__TASK GOAL__
Restate each of the lines given below, word for word.

__INFORMATION SUPPLIED__
::::

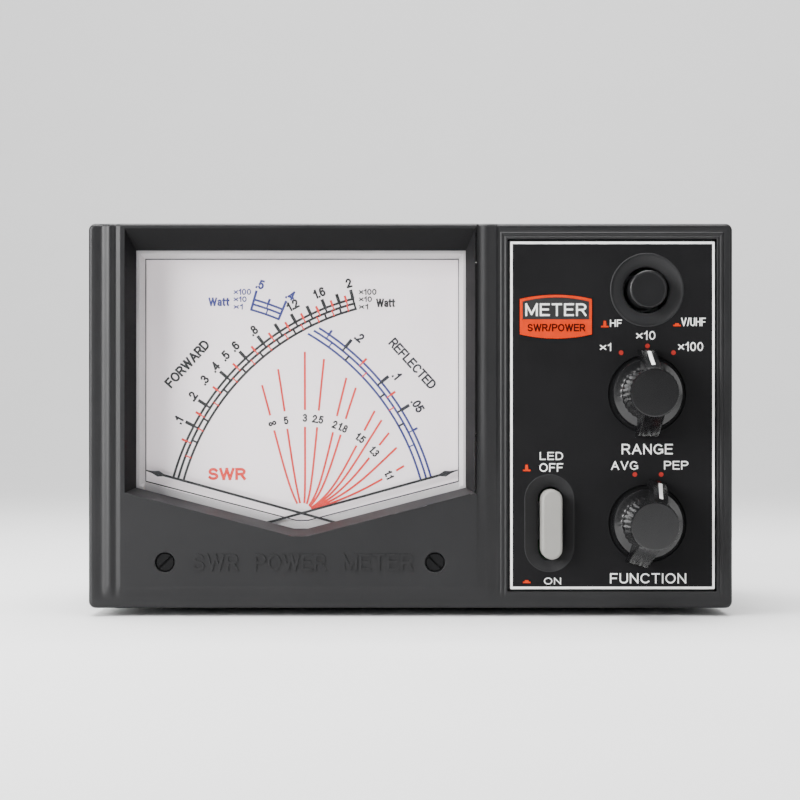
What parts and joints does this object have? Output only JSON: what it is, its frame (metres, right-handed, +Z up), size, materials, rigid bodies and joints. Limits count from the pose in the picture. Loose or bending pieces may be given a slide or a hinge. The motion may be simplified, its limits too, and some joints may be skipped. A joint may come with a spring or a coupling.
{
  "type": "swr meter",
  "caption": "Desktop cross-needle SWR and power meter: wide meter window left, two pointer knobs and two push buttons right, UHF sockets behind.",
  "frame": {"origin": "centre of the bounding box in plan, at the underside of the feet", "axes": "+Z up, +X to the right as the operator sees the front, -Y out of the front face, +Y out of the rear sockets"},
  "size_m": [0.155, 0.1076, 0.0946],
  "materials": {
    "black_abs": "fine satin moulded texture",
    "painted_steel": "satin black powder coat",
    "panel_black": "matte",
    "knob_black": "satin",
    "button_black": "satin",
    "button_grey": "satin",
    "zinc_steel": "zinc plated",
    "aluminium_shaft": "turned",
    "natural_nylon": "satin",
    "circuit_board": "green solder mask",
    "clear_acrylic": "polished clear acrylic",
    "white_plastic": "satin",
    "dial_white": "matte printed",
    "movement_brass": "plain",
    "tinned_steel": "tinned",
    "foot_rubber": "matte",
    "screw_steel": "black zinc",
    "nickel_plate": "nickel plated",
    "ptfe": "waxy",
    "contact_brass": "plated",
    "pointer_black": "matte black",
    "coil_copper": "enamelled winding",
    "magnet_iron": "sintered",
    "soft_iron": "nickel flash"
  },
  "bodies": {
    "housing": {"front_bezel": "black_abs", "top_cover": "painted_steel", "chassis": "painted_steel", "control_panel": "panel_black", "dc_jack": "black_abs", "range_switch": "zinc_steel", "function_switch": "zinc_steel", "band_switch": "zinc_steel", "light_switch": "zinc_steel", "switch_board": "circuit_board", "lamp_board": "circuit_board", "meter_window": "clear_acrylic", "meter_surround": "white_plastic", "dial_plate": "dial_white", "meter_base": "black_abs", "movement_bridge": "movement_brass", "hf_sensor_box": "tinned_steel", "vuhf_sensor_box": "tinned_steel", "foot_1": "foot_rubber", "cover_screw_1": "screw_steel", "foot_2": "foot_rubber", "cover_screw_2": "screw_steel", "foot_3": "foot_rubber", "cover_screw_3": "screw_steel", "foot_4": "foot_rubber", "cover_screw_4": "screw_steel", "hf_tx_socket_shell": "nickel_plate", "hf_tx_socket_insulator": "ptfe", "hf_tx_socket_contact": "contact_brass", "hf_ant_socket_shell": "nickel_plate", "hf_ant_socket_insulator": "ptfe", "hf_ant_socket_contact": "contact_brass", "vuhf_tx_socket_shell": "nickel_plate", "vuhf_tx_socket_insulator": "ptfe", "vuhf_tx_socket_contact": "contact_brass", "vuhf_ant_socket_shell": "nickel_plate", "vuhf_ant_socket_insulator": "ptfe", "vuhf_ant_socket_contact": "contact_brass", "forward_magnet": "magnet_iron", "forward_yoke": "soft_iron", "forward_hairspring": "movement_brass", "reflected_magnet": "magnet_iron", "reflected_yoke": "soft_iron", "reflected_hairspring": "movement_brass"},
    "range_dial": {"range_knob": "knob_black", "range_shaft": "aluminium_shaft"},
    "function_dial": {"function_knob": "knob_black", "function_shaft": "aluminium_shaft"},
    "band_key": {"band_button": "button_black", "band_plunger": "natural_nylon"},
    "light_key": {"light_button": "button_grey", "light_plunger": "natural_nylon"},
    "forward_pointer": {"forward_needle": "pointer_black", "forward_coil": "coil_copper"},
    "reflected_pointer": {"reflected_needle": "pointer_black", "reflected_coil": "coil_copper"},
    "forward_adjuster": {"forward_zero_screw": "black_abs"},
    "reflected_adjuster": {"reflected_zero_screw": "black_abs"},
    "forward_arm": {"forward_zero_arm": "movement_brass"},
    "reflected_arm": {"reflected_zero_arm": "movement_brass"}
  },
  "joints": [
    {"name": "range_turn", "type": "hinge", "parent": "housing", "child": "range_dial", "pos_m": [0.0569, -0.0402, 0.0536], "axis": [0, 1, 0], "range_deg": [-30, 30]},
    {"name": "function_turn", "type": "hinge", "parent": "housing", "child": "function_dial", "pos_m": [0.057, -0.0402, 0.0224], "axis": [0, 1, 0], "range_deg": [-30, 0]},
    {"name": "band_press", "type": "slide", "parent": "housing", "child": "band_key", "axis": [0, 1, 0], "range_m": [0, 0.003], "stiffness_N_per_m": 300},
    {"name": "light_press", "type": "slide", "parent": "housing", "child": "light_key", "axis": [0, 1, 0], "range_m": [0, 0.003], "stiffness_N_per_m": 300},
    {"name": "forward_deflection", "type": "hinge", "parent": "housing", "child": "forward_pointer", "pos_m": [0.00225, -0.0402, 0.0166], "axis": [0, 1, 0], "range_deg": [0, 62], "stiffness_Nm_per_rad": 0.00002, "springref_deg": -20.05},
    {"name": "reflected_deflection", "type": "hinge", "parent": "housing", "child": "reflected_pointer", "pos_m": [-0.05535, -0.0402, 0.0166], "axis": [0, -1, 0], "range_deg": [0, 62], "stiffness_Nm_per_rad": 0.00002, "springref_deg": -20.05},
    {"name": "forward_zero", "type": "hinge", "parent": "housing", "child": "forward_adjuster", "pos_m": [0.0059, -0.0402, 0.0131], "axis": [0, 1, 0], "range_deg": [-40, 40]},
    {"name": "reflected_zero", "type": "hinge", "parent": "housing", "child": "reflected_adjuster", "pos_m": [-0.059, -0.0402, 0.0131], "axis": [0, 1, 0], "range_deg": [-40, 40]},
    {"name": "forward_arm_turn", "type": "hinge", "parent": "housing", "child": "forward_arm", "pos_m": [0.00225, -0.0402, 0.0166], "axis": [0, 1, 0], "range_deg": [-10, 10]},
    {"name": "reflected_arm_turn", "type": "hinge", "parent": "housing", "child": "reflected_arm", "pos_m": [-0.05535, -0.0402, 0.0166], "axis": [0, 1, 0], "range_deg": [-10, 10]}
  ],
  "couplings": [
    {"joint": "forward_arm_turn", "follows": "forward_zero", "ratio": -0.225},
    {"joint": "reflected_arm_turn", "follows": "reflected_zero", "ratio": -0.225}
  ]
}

::::

__EXPECTED ANSWER__
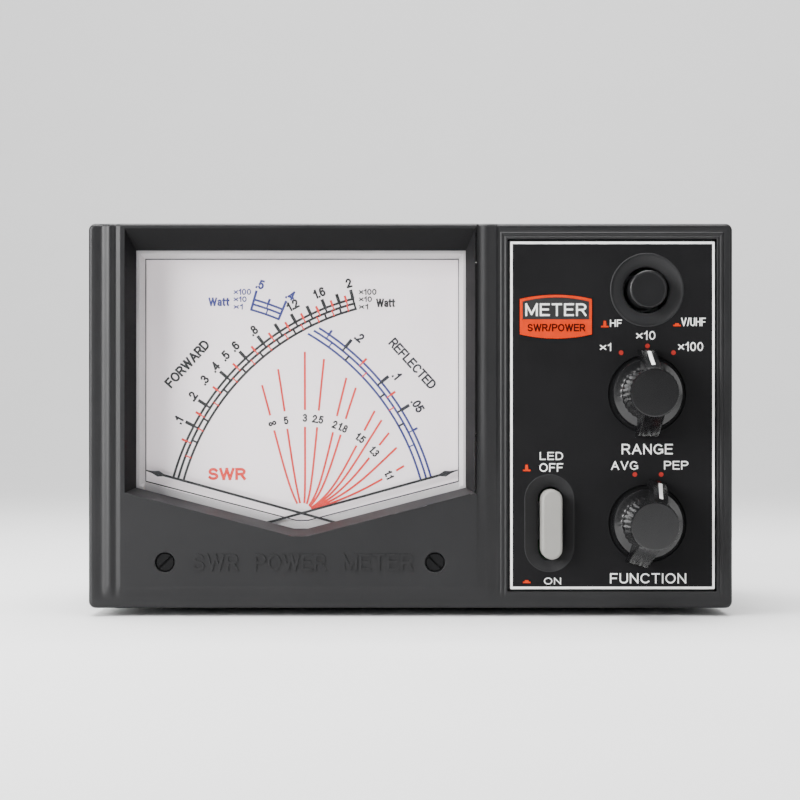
What parts and joints does this object have? Output only JSON: what it is, its frame (metres, right-handed, +Z up), size, materials, rigid bodies and joints. Limits count from the pose in the picture. Loose or bending pieces may be given a slide or a hinge. The motion may be simplified, its limits too, and some joints may be skipped. A joint may come with a spring or a coupling.
{
  "type": "swr meter",
  "caption": "Desktop cross-needle SWR and power meter: wide meter window left, two pointer knobs and two push buttons right, UHF sockets behind.",
  "frame": {"origin": "centre of the bounding box in plan, at the underside of the feet", "axes": "+Z up, +X to the right as the operator sees the front, -Y out of the front face, +Y out of the rear sockets"},
  "size_m": [0.155, 0.1076, 0.0946],
  "materials": {
    "black_abs": "fine satin moulded texture",
    "painted_steel": "satin black powder coat",
    "panel_black": "matte",
    "knob_black": "satin",
    "button_black": "satin",
    "button_grey": "satin",
    "zinc_steel": "zinc plated",
    "aluminium_shaft": "turned",
    "natural_nylon": "satin",
    "circuit_board": "green solder mask",
    "clear_acrylic": "polished clear acrylic",
    "white_plastic": "satin",
    "dial_white": "matte printed",
    "movement_brass": "plain",
    "tinned_steel": "tinned",
    "foot_rubber": "matte",
    "screw_steel": "black zinc",
    "nickel_plate": "nickel plated",
    "ptfe": "waxy",
    "contact_brass": "plated",
    "pointer_black": "matte black",
    "coil_copper": "enamelled winding",
    "magnet_iron": "sintered",
    "soft_iron": "nickel flash"
  },
  "bodies": {
    "housing": {"front_bezel": "black_abs", "top_cover": "painted_steel", "chassis": "painted_steel", "control_panel": "panel_black", "dc_jack": "black_abs", "range_switch": "zinc_steel", "function_switch": "zinc_steel", "band_switch": "zinc_steel", "light_switch": "zinc_steel", "switch_board": "circuit_board", "lamp_board": "circuit_board", "meter_window": "clear_acrylic", "meter_surround": "white_plastic", "dial_plate": "dial_white", "meter_base": "black_abs", "movement_bridge": "movement_brass", "hf_sensor_box": "tinned_steel", "vuhf_sensor_box": "tinned_steel", "foot_1": "foot_rubber", "cover_screw_1": "screw_steel", "foot_2": "foot_rubber", "cover_screw_2": "screw_steel", "foot_3": "foot_rubber", "cover_screw_3": "screw_steel", "foot_4": "foot_rubber", "cover_screw_4": "screw_steel", "hf_tx_socket_shell": "nickel_plate", "hf_tx_socket_insulator": "ptfe", "hf_tx_socket_contact": "contact_brass", "hf_ant_socket_shell": "nickel_plate", "hf_ant_socket_insulator": "ptfe", "hf_ant_socket_contact": "contact_brass", "vuhf_tx_socket_shell": "nickel_plate", "vuhf_tx_socket_insulator": "ptfe", "vuhf_tx_socket_contact": "contact_brass", "vuhf_ant_socket_shell": "nickel_plate", "vuhf_ant_socket_insulator": "ptfe", "vuhf_ant_socket_contact": "contact_brass", "forward_magnet": "magnet_iron", "forward_yoke": "soft_iron", "forward_hairspring": "movement_brass", "reflected_magnet": "magnet_iron", "reflected_yoke": "soft_iron", "reflected_hairspring": "movement_brass"},
    "range_dial": {"range_knob": "knob_black", "range_shaft": "aluminium_shaft"},
    "function_dial": {"function_knob": "knob_black", "function_shaft": "aluminium_shaft"},
    "band_key": {"band_button": "button_black", "band_plunger": "natural_nylon"},
    "light_key": {"light_button": "button_grey", "light_plunger": "natural_nylon"},
    "forward_pointer": {"forward_needle": "pointer_black", "forward_coil": "coil_copper"},
    "reflected_pointer": {"reflected_needle": "pointer_black", "reflected_coil": "coil_copper"},
    "forward_adjuster": {"forward_zero_screw": "black_abs"},
    "reflected_adjuster": {"reflected_zero_screw": "black_abs"},
    "forward_arm": {"forward_zero_arm": "movement_brass"},
    "reflected_arm": {"reflected_zero_arm": "movement_brass"}
  },
  "joints": [
    {"name": "range_turn", "type": "hinge", "parent": "housing", "child": "range_dial", "pos_m": [0.0569, -0.0402, 0.0536], "axis": [0, 1, 0], "range_deg": [-30, 30]},
    {"name": "function_turn", "type": "hinge", "parent": "housing", "child": "function_dial", "pos_m": [0.057, -0.0402, 0.0224], "axis": [0, 1, 0], "range_deg": [-30, 0]},
    {"name": "band_press", "type": "slide", "parent": "housing", "child": "band_key", "axis": [0, 1, 0], "range_m": [0, 0.003], "stiffness_N_per_m": 300},
    {"name": "light_press", "type": "slide", "parent": "housing", "child": "light_key", "axis": [0, 1, 0], "range_m": [0, 0.003], "stiffness_N_per_m": 300},
    {"name": "forward_deflection", "type": "hinge", "parent": "housing", "child": "forward_pointer", "pos_m": [0.00225, -0.0402, 0.0166], "axis": [0, 1, 0], "range_deg": [0, 62], "stiffness_Nm_per_rad": 0.00002, "springref_deg": -20.05},
    {"name": "reflected_deflection", "type": "hinge", "parent": "housing", "child": "reflected_pointer", "pos_m": [-0.05535, -0.0402, 0.0166], "axis": [0, -1, 0], "range_deg": [0, 62], "stiffness_Nm_per_rad": 0.00002, "springref_deg": -20.05},
    {"name": "forward_zero", "type": "hinge", "parent": "housing", "child": "forward_adjuster", "pos_m": [0.0059, -0.0402, 0.0131], "axis": [0, 1, 0], "range_deg": [-40, 40]},
    {"name": "reflected_zero", "type": "hinge", "parent": "housing", "child": "reflected_adjuster", "pos_m": [-0.059, -0.0402, 0.0131], "axis": [0, 1, 0], "range_deg": [-40, 40]},
    {"name": "forward_arm_turn", "type": "hinge", "parent": "housing", "child": "forward_arm", "pos_m": [0.00225, -0.0402, 0.0166], "axis": [0, 1, 0], "range_deg": [-10, 10]},
    {"name": "reflected_arm_turn", "type": "hinge", "parent": "housing", "child": "reflected_arm", "pos_m": [-0.05535, -0.0402, 0.0166], "axis": [0, 1, 0], "range_deg": [-10, 10]}
  ],
  "couplings": [
    {"joint": "forward_arm_turn", "follows": "forward_zero", "ratio": -0.225},
    {"joint": "reflected_arm_turn", "follows": "reflected_zero", "ratio": -0.225}
  ]
}